▶ [TASK DETAILS]: From the line with "arm, ring = cannon(), loose_ring()" to the line with "imported = [obj", both lines included, set down exactly those lines, please, and no others.

▶ [PROVIDED DATA]:
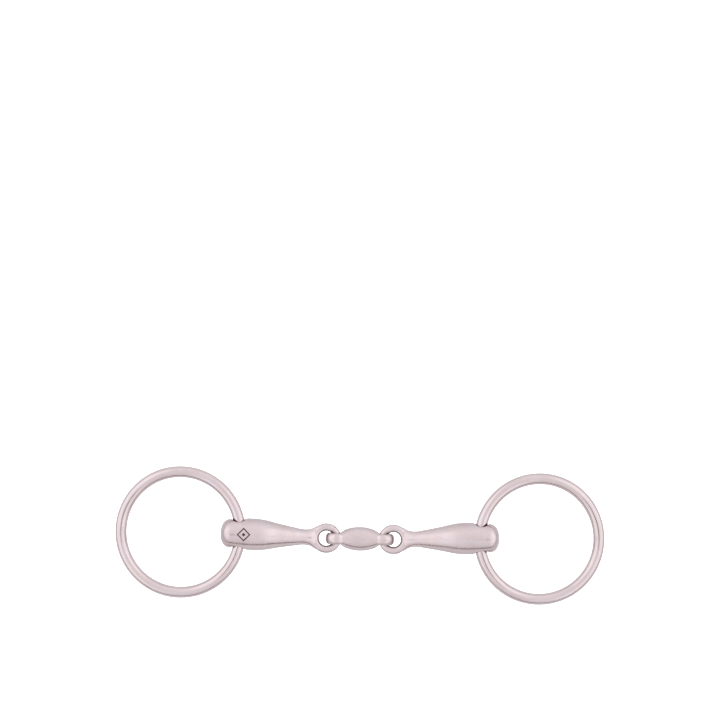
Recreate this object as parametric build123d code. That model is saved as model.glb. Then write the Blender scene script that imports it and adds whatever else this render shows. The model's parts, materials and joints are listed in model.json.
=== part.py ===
from build123d import *

import math
import os

# Loose-ring snaffle bit with a double-jointed mouthpiece, lying flat on a surface. Millimetres, +Z up.
#
# The mouthpiece is two tapered arms, the cannons, that hang in the eyes of a short middle link, the
# lozenge. A closed ring of round wire runs through a hole across the outer end of each cannon. +X runs
# along the mouthpiece, +Y points the way that the cannons bend a little as the bit lies, and the origin
# is on the surface, at the footprint's middle.

# Driving dimensions.
RING_OUTER_D = 70.0
WIRE_D = 6.0
HOLE_D = 8.2  # ring hole through a cannon: the spare room lets the curved wire run through it
HOLE_LIP = 0.7
CANNON_LENGTH = 46.7  # axis of the ring hole to the centre of the eye
CANNON_D = 17.0  # at its thickest
NECK_D = 8.4
END_REACH = 9.4  # axis of the ring hole to the domed outer end
EYE_OUTER_D = 16.0
EYE_WIRE_D = 4.1
LINK_LENGTH = 36.8
LINK_W = 12.8
LINK_T = 10.8
LINK_EYE_D = 12.4
LINK_EYE_W = 6.0  # along the link's holes
LINK_HOLE_D = 5.6
EYE_PLAY = 0.3  # how far each cannon is pushed in from the middle of the link's hole
RING_PLAY = 0.35  # how far each ring is pushed in inside its cannon's hole
REST_BEND_DEG = 2.1  # sideways bend of each cannon at the link, as the bit lies

# Worked out from the driving dimensions.
WIRE_R = WIRE_D / 2
RING_R = RING_OUTER_D / 2 - WIRE_R
CANNON_R = CANNON_D / 2
NECK_R = NECK_D / 2
EYE_WIRE_R = EYE_WIRE_D / 2
EYE_R = EYE_OUTER_D / 2 - EYE_WIRE_R
LINK_EYE_X = (LINK_LENGTH - LINK_EYE_D) / 2
LINK_BAR = (LINK_EYE_D - LINK_HOLE_D) / 2
LINK_EYE_R = LINK_HOLE_D / 2 + LINK_BAR / 2
WIRE_BOW = RING_R - math.sqrt(RING_R**2 - CANNON_R**2)  # how far the wire curves inside its hole
RING_REACH = RING_R - WIRE_BOW / 2 - RING_PLAY  # axis of the ring hole to the ring's centre
EYE_REACH = EYE_R - EYE_PLAY  # centre of the cannon's eye to the axis that the cannon folds about
PIVOT_REACH = CANNON_LENGTH + EYE_REACH

# Outline of a cannon's round end, as (distance from the ring hole towards the eye, radius).
ROUND_END = [
    (-END_REACH, 0.0),
    (-8.95, 3.77),
    (-7.15, 6.6),
    (-3.4, 7.9),
    (2.0, 8.33),
    (7.0, CANNON_R),
]
# From there it tapers to a neck and flattens into its eye, as (distance, half width, half thickness).
TAPER = [
    (7.0, CANNON_R, CANNON_R),
    (8.2, 8.485, 8.485),
    (9.8, 8.42, 8.42),
    (12.0, 8.26, 8.26),
    (17.0, 7.42, 7.42),
    (22.5, 6.25, 6.25),
    (28.0, 5.2, 5.18),
    (32.0, 4.5, 4.42),
    (35.2, NECK_R, 3.82),
    (37.4, 4.4, 3.36),
    (39.4, 5.1, 2.8),
    (40.8, 6.0, 2.2),
    (41.8, 6.25, 1.6),
]
# The link's body, as (distance from its middle, half width, half thickness), narrowing into its eyes.
LINK_BODY = [
    (0.0, LINK_W / 2, LINK_T / 2),
    (3.4, 6.13, 5.42),
    (6.6, 5.34, 5.45),
    (9.6, 4.25, 5.45),
    (12.2, 3.1, 5.35),
]


def smooth_loft(sections):
    """A smooth solid through upright ellipses, given as (place along X, half width, half thickness)."""
    return loft([Plane.YZ.offset(x) * Ellipse(half_w, half_t) for x, half_w, half_t in sections])


def cannon():
    """One arm of the mouthpiece. Origin at the eye's centre, +X to the ring hole, ring hole along Y."""
    curve = Spline(*ROUND_END, tangents=((0, 1), (1, 0)))
    widest_x = ROUND_END[-1][0]
    axis_line = Line((-END_REACH, 0), (widest_x, 0))
    widest_line = Line((widest_x, 0), (widest_x, CANNON_R))
    body = revolve(make_face([curve, axis_line, widest_line]), Axis.X)
    body -= Rot(90, 0, 0) * Cylinder(HOLE_D / 2, 2 * CANNON_D)
    off_axis = body.edges().filter_by(lambda edge: abs(edge.center().Y) > NECK_R)
    lips = off_axis.filter_by(lambda edge: edge.bounding_box().size.Z > HOLE_LIP)
    body = fillet(lips, HOLE_LIP)
    body += smooth_loft(TAPER)
    body += Pos(CANNON_LENGTH, 0, 0) * Torus(EYE_R, EYE_WIRE_R)
    return (Rot(0, 0, 180) * Pos(-CANNON_LENGTH, 0, 0) * body).solid()


def lozenge():
    """The middle link: an olive with an upright eye at each end, holes along Y. Origin at its middle."""
    other_half = [(-x, half_w, half_t) for x, half_w, half_t in reversed(LINK_BODY[1:])]
    body = smooth_loft(other_half + LINK_BODY)
    rough_bore = Rot(90, 0, 0) * Cylinder(LINK_HOLE_D / 2 + LINK_BAR / 4, 2 * LINK_W)
    centre, half_bar, half_w = (LINK_EYE_R, 0), LINK_BAR / 2, LINK_EYE_W / 2
    outer = EllipticalCenterArc(centre, half_bar, half_w, start_angle=-90, arc_size=180)
    inner = EllipticalCenterArc(centre, half_bar, half_w, start_angle=90, arc_size=180)
    eye = revolve(make_face([outer, inner]), Axis.Y)
    ends = [Pos(x, 0, 0) for x in (-LINK_EYE_X, LINK_EYE_X)]
    for end in ends:
        body -= end * rough_bore
    for end in ends:
        body += end * eye
    return body.solid()


def loose_ring():
    """A ring of round wire. Origin on the cannon's hole axis, +X outwards through the ring's centre."""
    return (Pos(RING_REACH, 0, 0) * Torus(RING_R, WIRE_R)).solid()


def rest_slopes():
    """(slope of a cannon, slope of a ring) in degrees, with link, cannons and rings all touching down."""
    link_z = LINK_EYE_D / 2
    outline = ROUND_END + [(x, half_t) for x, _, half_t in TAPER]
    slope = max(math.asin((radius - link_z) / (PIVOT_REACH - x)) for x, radius in outline)
    hole_z = link_z + PIVOT_REACH * math.sin(slope)
    ring_slope = math.asin((hole_z - WIRE_R) / (RING_REACH + RING_R))
    return math.degrees(slope), math.degrees(ring_slope)


def placements():
    """Where each piece lies at rest, as {node: Location}, with the footprint's middle at the origin."""
    slope, ring_slope = rest_slopes()
    bent_y = (PIVOT_REACH - LINK_EYE_R) * math.sin(math.radians(REST_BEND_DEG))
    link = Pos(0, -bent_y, LINK_EYE_D / 2)
    places = {"lozenge": link}
    for side, turn, bend in (("right", 0, REST_BEND_DEG), ("left", 180, -REST_BEND_DEG)):
        pivot = link * Rot(0, 0, turn) * Pos(LINK_EYE_X, 0, 0) * Rot(0, -slope, 0)
        arm = pivot * Pos(LINK_EYE_R, 0, 0) * Rot(0, 0, bend) * Pos(EYE_REACH - LINK_EYE_R, 0, 0)
        hole = (arm * Pos(CANNON_LENGTH, 0, 0)).position
        places[f"{side}_cannon"] = arm
        places[f"{side}_ring"] = Pos(hole) * Rot(0, 0, turn) * Rot(0, ring_slope, 0)
    return places


def main():
    os.makedirs("parts", exist_ok=True)
    arm, ring = cannon(), loose_ring()
    shapes = {
        "lozenge": lozenge(),
        "left_cannon": arm,
        "right_cannon": arm,
        "left_ring": ring,
        "right_ring": ring,
    }
    for node, place in placements().items():
        export_step(place * shapes[node], f"parts/{node}.step")


main()
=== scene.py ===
import json
import math

import bmesh
import bpy
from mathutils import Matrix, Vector

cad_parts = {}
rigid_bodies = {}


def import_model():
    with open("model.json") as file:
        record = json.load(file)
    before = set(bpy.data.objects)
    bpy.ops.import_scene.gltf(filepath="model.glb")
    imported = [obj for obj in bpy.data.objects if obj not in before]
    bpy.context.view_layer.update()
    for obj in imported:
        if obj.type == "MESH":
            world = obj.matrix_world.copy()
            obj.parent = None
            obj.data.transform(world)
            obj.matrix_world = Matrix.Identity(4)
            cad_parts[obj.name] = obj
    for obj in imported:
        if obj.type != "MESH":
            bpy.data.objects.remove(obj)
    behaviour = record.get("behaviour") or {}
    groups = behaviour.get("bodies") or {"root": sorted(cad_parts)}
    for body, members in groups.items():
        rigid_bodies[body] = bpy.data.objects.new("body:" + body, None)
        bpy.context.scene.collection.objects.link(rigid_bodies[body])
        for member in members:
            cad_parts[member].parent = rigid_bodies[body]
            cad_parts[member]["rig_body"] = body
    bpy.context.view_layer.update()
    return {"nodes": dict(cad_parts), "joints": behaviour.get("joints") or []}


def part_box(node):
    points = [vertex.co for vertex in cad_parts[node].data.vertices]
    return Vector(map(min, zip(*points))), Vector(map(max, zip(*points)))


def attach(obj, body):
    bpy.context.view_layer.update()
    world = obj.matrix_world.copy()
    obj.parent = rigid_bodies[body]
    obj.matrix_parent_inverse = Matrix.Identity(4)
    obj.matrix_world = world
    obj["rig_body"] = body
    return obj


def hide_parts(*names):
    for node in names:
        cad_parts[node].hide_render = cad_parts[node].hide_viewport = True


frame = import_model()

NODES = frame["nodes"]
JOINTS = {joint["name"]: joint for joint in frame["joints"]}
SIGN = {"left": -1, "right": 1}
MM = 0.001


# ---------------------------------------------------------------- camera

CAMERA_PLACE = (-0.0018, 0.0932, 1.2)
ROLL_DEG = 1.13
SENSOR_MM = 36.0
LENS_MM = 112.4

camera_data = bpy.data.cameras.new("Camera")
camera_data.sensor_width = SENSOR_MM
camera_data.lens = LENS_MM
camera = bpy.data.objects.new("Camera", camera_data)
bpy.context.scene.collection.objects.link(camera)
camera.location = CAMERA_PLACE
camera.rotation_euler = (0.0, 0.0, math.radians(ROLL_DEG))
bpy.context.scene.camera = camera
bpy.context.scene.view_settings.view_transform = "Standard"


# ---------------------------------------------------------------- node helpers

MIX_FACTOR, MIX_LOW, MIX_HIGH, MIX_RESULT = 0, 6, 7, 2  # sockets of a colour Mix node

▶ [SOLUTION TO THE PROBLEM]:
    arm, ring = cannon(), loose_ring()
    shapes = {
        "lozenge": lozenge(),
        "left_cannon": arm,
        "right_cannon": arm,
        "left_ring": ring,
        "right_ring": ring,
    }
    for node, place in placements().items():
        export_step(place * shapes[node], f"parts/{node}.step")


main()
=== scene.py ===
import json
import math

import bmesh
import bpy
from mathutils import Matrix, Vector

cad_parts = {}
rigid_bodies = {}


def import_model():
    with open("model.json") as file:
        record = json.load(file)
    before = set(bpy.data.objects)
    bpy.ops.import_scene.gltf(filepath="model.glb")
    imported = [obj for obj in bpy.data.objects if obj not in before]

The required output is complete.